**Exercise aim**:
Each entry below is to be duplicated verbatim.

**Extracted records**:
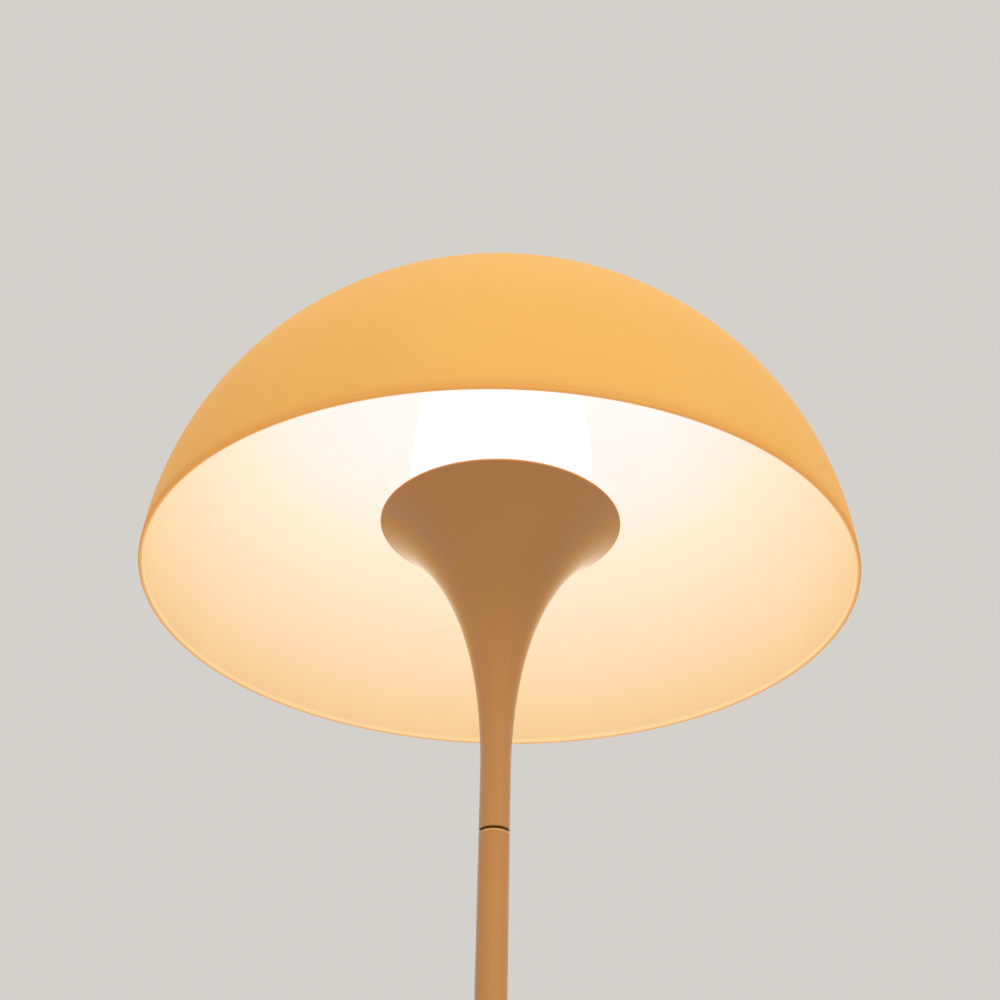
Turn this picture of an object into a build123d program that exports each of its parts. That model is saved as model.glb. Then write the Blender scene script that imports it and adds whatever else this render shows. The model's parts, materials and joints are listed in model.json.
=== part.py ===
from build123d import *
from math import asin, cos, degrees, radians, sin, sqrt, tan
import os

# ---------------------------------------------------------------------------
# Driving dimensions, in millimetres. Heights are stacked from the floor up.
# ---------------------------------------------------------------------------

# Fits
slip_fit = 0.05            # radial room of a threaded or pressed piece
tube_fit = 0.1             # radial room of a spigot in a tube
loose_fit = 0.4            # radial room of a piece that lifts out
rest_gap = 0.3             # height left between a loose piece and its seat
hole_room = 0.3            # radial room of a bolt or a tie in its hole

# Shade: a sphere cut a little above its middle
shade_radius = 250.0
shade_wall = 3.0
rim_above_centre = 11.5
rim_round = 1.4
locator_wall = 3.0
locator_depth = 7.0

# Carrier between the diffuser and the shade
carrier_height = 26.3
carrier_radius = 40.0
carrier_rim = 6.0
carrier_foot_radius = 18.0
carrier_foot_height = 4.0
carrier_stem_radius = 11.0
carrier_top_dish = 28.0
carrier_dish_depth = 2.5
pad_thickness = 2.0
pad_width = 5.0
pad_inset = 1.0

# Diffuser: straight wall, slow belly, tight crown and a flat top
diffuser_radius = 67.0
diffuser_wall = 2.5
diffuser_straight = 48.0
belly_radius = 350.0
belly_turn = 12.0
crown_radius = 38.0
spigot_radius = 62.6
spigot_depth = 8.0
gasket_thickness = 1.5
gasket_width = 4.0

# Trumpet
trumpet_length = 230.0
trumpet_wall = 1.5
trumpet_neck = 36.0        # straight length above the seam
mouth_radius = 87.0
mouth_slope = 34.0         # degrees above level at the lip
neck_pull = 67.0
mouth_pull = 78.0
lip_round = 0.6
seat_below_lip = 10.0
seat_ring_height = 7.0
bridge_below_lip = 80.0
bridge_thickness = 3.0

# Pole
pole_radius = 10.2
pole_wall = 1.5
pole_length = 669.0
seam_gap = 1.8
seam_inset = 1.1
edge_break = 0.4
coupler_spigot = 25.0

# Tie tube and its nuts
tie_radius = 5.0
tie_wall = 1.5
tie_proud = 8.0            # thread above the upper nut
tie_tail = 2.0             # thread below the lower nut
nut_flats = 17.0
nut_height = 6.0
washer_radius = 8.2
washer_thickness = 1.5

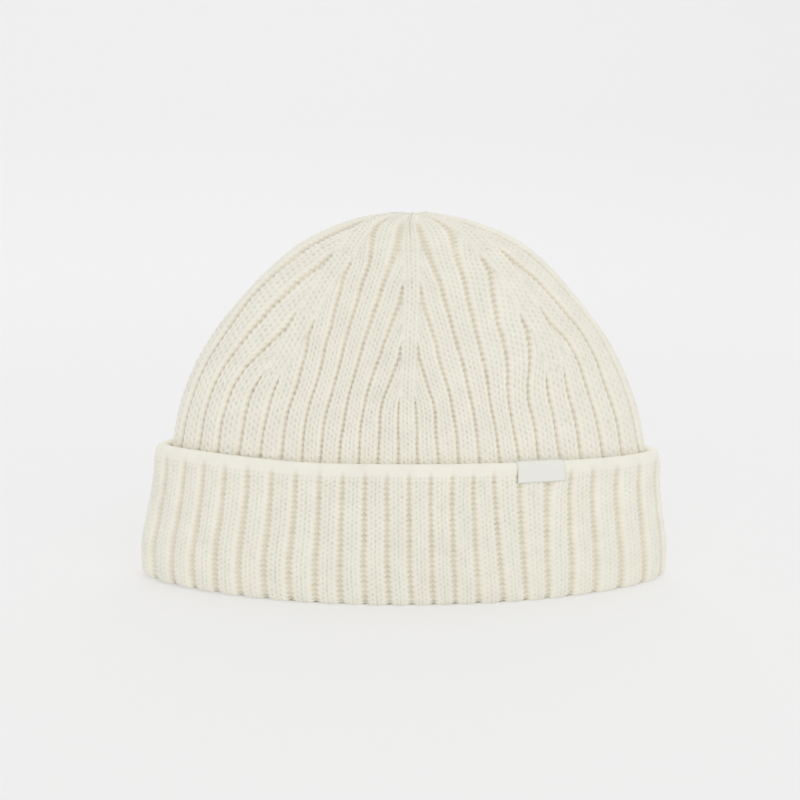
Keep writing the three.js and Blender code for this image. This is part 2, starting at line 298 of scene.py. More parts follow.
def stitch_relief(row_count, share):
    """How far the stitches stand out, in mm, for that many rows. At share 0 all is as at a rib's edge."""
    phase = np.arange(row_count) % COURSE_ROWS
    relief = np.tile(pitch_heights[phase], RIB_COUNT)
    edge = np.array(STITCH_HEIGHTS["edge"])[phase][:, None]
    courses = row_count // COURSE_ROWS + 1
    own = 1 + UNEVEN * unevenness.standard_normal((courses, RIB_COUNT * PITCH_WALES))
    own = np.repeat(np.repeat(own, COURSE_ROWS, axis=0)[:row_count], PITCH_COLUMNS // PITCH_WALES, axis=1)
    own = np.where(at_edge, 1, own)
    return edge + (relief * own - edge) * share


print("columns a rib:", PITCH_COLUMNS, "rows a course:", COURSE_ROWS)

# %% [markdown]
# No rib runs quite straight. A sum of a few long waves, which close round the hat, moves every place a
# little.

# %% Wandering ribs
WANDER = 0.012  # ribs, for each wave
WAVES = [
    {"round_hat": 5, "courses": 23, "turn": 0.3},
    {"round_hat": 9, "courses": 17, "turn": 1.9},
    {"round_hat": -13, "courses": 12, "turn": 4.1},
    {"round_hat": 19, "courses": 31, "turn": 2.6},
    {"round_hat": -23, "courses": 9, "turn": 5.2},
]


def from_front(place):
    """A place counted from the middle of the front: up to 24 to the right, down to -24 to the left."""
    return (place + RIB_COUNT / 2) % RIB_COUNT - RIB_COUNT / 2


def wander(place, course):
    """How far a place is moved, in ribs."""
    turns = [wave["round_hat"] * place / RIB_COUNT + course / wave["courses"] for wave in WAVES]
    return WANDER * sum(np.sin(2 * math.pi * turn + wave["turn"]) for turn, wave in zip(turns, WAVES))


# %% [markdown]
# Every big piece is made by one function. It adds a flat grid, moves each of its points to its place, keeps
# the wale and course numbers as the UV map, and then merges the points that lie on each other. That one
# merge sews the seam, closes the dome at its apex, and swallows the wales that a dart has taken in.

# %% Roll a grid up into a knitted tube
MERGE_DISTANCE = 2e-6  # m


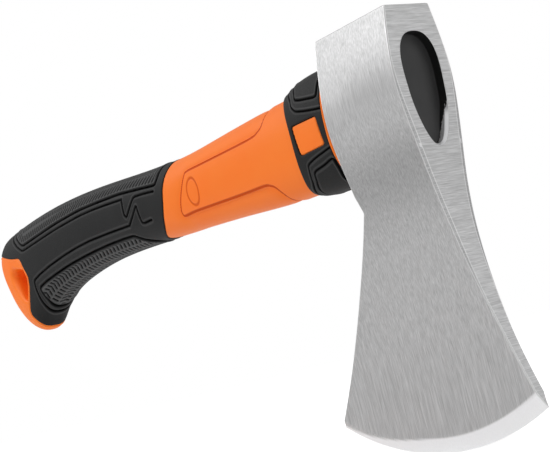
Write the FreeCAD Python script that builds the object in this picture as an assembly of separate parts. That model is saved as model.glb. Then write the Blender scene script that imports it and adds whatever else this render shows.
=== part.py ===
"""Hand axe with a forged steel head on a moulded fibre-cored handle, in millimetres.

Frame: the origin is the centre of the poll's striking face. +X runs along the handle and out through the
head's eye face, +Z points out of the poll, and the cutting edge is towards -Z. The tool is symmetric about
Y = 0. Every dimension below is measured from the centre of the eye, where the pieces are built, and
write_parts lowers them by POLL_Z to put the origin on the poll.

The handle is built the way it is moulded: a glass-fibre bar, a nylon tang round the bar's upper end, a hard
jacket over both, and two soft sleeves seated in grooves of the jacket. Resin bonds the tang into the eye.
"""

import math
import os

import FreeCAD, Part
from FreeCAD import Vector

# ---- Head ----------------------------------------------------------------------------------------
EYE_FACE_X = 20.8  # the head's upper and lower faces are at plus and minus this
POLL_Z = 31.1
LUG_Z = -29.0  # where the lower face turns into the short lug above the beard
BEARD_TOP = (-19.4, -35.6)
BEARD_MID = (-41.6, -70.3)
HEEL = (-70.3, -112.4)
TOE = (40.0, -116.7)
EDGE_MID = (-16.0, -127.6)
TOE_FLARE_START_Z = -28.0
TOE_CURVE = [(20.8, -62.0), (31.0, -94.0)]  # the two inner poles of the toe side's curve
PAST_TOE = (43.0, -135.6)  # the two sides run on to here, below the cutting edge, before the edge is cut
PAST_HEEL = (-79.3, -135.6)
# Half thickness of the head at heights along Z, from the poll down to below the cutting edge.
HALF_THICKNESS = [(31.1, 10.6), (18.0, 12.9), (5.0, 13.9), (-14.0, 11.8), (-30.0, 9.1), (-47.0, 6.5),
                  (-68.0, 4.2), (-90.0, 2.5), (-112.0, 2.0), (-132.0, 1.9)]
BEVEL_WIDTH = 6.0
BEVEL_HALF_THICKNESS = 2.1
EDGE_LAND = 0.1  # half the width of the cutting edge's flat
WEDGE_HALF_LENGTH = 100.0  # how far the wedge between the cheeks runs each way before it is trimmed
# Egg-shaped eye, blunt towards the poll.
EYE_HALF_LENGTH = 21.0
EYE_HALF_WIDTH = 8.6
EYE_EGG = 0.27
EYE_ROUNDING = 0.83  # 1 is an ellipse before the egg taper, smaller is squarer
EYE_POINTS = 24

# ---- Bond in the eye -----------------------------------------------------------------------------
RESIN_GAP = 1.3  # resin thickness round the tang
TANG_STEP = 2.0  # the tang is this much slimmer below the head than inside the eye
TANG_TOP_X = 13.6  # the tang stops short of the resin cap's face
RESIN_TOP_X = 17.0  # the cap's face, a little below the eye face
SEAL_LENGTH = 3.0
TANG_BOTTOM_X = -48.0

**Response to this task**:
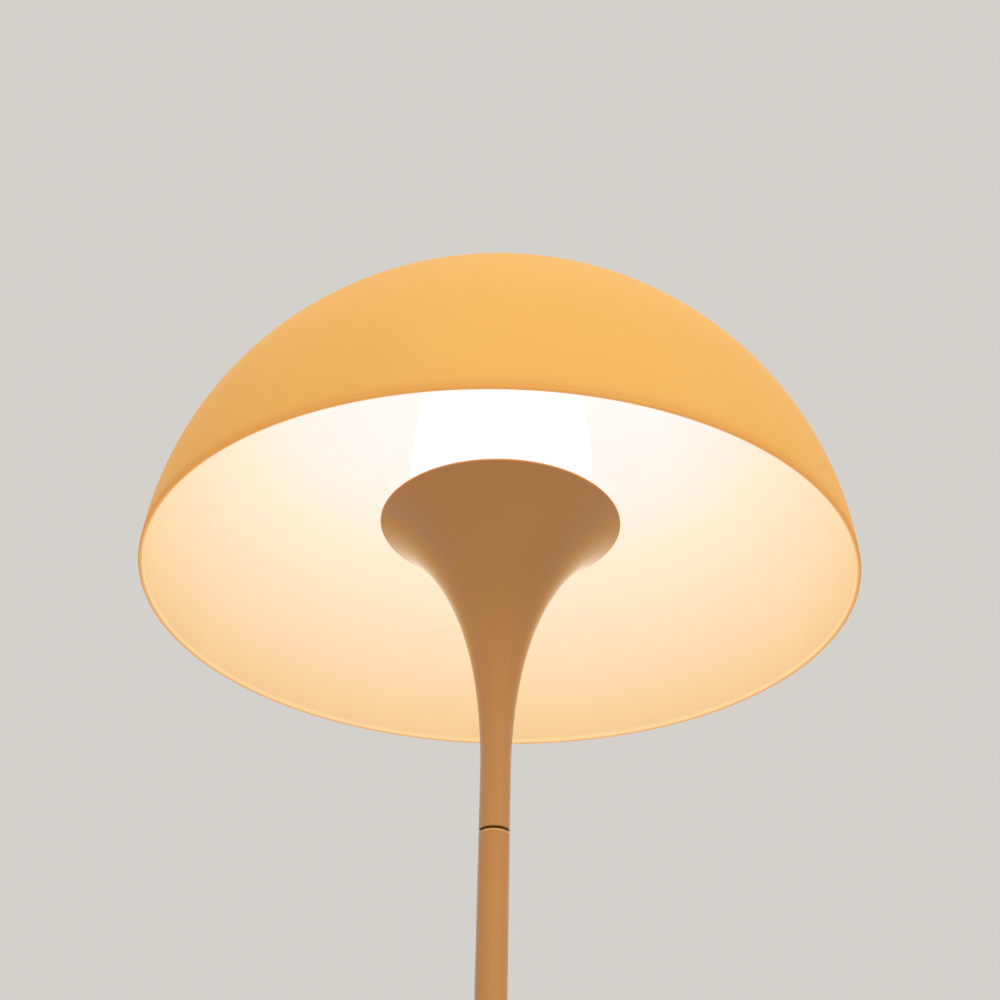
Turn this picture of an object into a build123d program that exports each of its parts. That model is saved as model.glb. Then write the Blender scene script that imports it and adds whatever else this render shows. The model's parts, materials and joints are listed in model.json.
=== part.py ===
from build123d import *
from math import asin, cos, degrees, radians, sin, sqrt, tan
import os

# ---------------------------------------------------------------------------
# Driving dimensions, in millimetres. Heights are stacked from the floor up.
# ---------------------------------------------------------------------------

# Fits
slip_fit = 0.05            # radial room of a threaded or pressed piece
tube_fit = 0.1             # radial room of a spigot in a tube
loose_fit = 0.4            # radial room of a piece that lifts out
rest_gap = 0.3             # height left between a loose piece and its seat
hole_room = 0.3            # radial room of a bolt or a tie in its hole

# Shade: a sphere cut a little above its middle
shade_radius = 250.0
shade_wall = 3.0
rim_above_centre = 11.5
rim_round = 1.4
locator_wall = 3.0
locator_depth = 7.0

# Carrier between the diffuser and the shade
carrier_height = 26.3
carrier_radius = 40.0
carrier_rim = 6.0
carrier_foot_radius = 18.0
carrier_foot_height = 4.0
carrier_stem_radius = 11.0
carrier_top_dish = 28.0
carrier_dish_depth = 2.5
pad_thickness = 2.0
pad_width = 5.0
pad_inset = 1.0

# Diffuser: straight wall, slow belly, tight crown and a flat top
diffuser_radius = 67.0
diffuser_wall = 2.5
diffuser_straight = 48.0
belly_radius = 350.0
belly_turn = 12.0
crown_radius = 38.0
spigot_radius = 62.6
spigot_depth = 8.0
gasket_thickness = 1.5
gasket_width = 4.0

# Trumpet
trumpet_length = 230.0
trumpet_wall = 1.5
trumpet_neck = 36.0        # straight length above the seam
mouth_radius = 87.0
mouth_slope = 34.0         # degrees above level at the lip
neck_pull = 67.0
mouth_pull = 78.0
lip_round = 0.6
seat_below_lip = 10.0
seat_ring_height = 7.0
bridge_below_lip = 80.0
bridge_thickness = 3.0

# Pole
pole_radius = 10.2
pole_wall = 1.5
pole_length = 669.0
seam_gap = 1.8
seam_inset = 1.1
edge_break = 0.4
coupler_spigot = 25.0

# Tie tube and its nuts
tie_radius = 5.0
tie_wall = 1.5
tie_proud = 8.0            # thread above the upper nut
tie_tail = 2.0             # thread below the lower nut
nut_flats = 17.0
nut_height = 6.0
washer_radius = 8.2
washer_thickness = 1.5

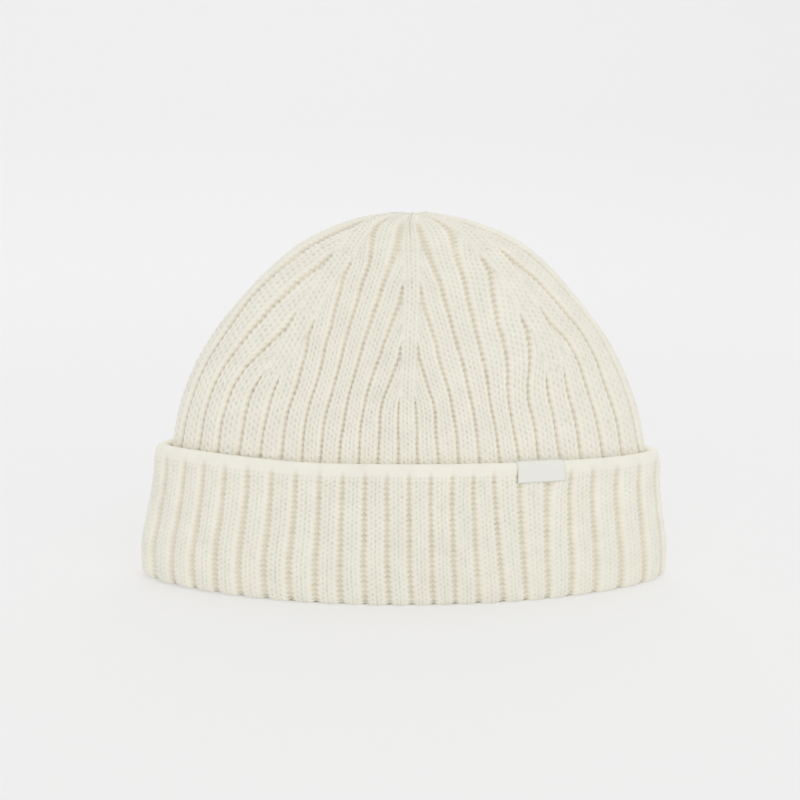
Keep writing the three.js and Blender code for this image. This is part 2, starting at line 298 of scene.py. More parts follow.
def stitch_relief(row_count, share):
    """How far the stitches stand out, in mm, for that many rows. At share 0 all is as at a rib's edge."""
    phase = np.arange(row_count) % COURSE_ROWS
    relief = np.tile(pitch_heights[phase], RIB_COUNT)
    edge = np.array(STITCH_HEIGHTS["edge"])[phase][:, None]
    courses = row_count // COURSE_ROWS + 1
    own = 1 + UNEVEN * unevenness.standard_normal((courses, RIB_COUNT * PITCH_WALES))
    own = np.repeat(np.repeat(own, COURSE_ROWS, axis=0)[:row_count], PITCH_COLUMNS // PITCH_WALES, axis=1)
    own = np.where(at_edge, 1, own)
    return edge + (relief * own - edge) * share


print("columns a rib:", PITCH_COLUMNS, "rows a course:", COURSE_ROWS)

# %% [markdown]
# No rib runs quite straight. A sum of a few long waves, which close round the hat, moves every place a
# little.

# %% Wandering ribs
WANDER = 0.012  # ribs, for each wave
WAVES = [
    {"round_hat": 5, "courses": 23, "turn": 0.3},
    {"round_hat": 9, "courses": 17, "turn": 1.9},
    {"round_hat": -13, "courses": 12, "turn": 4.1},
    {"round_hat": 19, "courses": 31, "turn": 2.6},
    {"round_hat": -23, "courses": 9, "turn": 5.2},
]


def from_front(place):
    """A place counted from the middle of the front: up to 24 to the right, down to -24 to the left."""
    return (place + RIB_COUNT / 2) % RIB_COUNT - RIB_COUNT / 2


def wander(place, course):
    """How far a place is moved, in ribs."""
    turns = [wave["round_hat"] * place / RIB_COUNT + course / wave["courses"] for wave in WAVES]
    return WANDER * sum(np.sin(2 * math.pi * turn + wave["turn"]) for turn, wave in zip(turns, WAVES))


# %% [markdown]
# Every big piece is made by one function. It adds a flat grid, moves each of its points to its place, keeps
# the wale and course numbers as the UV map, and then merges the points that lie on each other. That one
# merge sews the seam, closes the dome at its apex, and swallows the wales that a dart has taken in.

# %% Roll a grid up into a knitted tube
MERGE_DISTANCE = 2e-6  # m


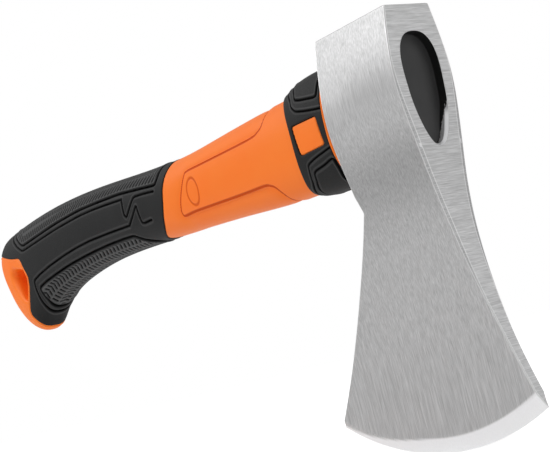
Write the FreeCAD Python script that builds the object in this picture as an assembly of separate parts. That model is saved as model.glb. Then write the Blender scene script that imports it and adds whatever else this render shows.
=== part.py ===
"""Hand axe with a forged steel head on a moulded fibre-cored handle, in millimetres.

Frame: the origin is the centre of the poll's striking face. +X runs along the handle and out through the
head's eye face, +Z points out of the poll, and the cutting edge is towards -Z. The tool is symmetric about
Y = 0. Every dimension below is measured from the centre of the eye, where the pieces are built, and
write_parts lowers them by POLL_Z to put the origin on the poll.

The handle is built the way it is moulded: a glass-fibre bar, a nylon tang round the bar's upper end, a hard
jacket over both, and two soft sleeves seated in grooves of the jacket. Resin bonds the tang into the eye.
"""

import math
import os

import FreeCAD, Part
from FreeCAD import Vector

# ---- Head ----------------------------------------------------------------------------------------
EYE_FACE_X = 20.8  # the head's upper and lower faces are at plus and minus this
POLL_Z = 31.1
LUG_Z = -29.0  # where the lower face turns into the short lug above the beard
BEARD_TOP = (-19.4, -35.6)
BEARD_MID = (-41.6, -70.3)
HEEL = (-70.3, -112.4)
TOE = (40.0, -116.7)
EDGE_MID = (-16.0, -127.6)
TOE_FLARE_START_Z = -28.0
TOE_CURVE = [(20.8, -62.0), (31.0, -94.0)]  # the two inner poles of the toe side's curve
PAST_TOE = (43.0, -135.6)  # the two sides run on to here, below the cutting edge, before the edge is cut
PAST_HEEL = (-79.3, -135.6)
# Half thickness of the head at heights along Z, from the poll down to below the cutting edge.
HALF_THICKNESS = [(31.1, 10.6), (18.0, 12.9), (5.0, 13.9), (-14.0, 11.8), (-30.0, 9.1), (-47.0, 6.5),
                  (-68.0, 4.2), (-90.0, 2.5), (-112.0, 2.0), (-132.0, 1.9)]
BEVEL_WIDTH = 6.0
BEVEL_HALF_THICKNESS = 2.1
EDGE_LAND = 0.1  # half the width of the cutting edge's flat
WEDGE_HALF_LENGTH = 100.0  # how far the wedge between the cheeks runs each way before it is trimmed
# Egg-shaped eye, blunt towards the poll.
EYE_HALF_LENGTH = 21.0
EYE_HALF_WIDTH = 8.6
EYE_EGG = 0.27
EYE_ROUNDING = 0.83  # 1 is an ellipse before the egg taper, smaller is squarer
EYE_POINTS = 24

# ---- Bond in the eye -----------------------------------------------------------------------------
RESIN_GAP = 1.3  # resin thickness round the tang
TANG_STEP = 2.0  # the tang is this much slimmer below the head than inside the eye
TANG_TOP_X = 13.6  # the tang stops short of the resin cap's face
RESIN_TOP_X = 17.0  # the cap's face, a little below the eye face
SEAL_LENGTH = 3.0
TANG_BOTTOM_X = -48.0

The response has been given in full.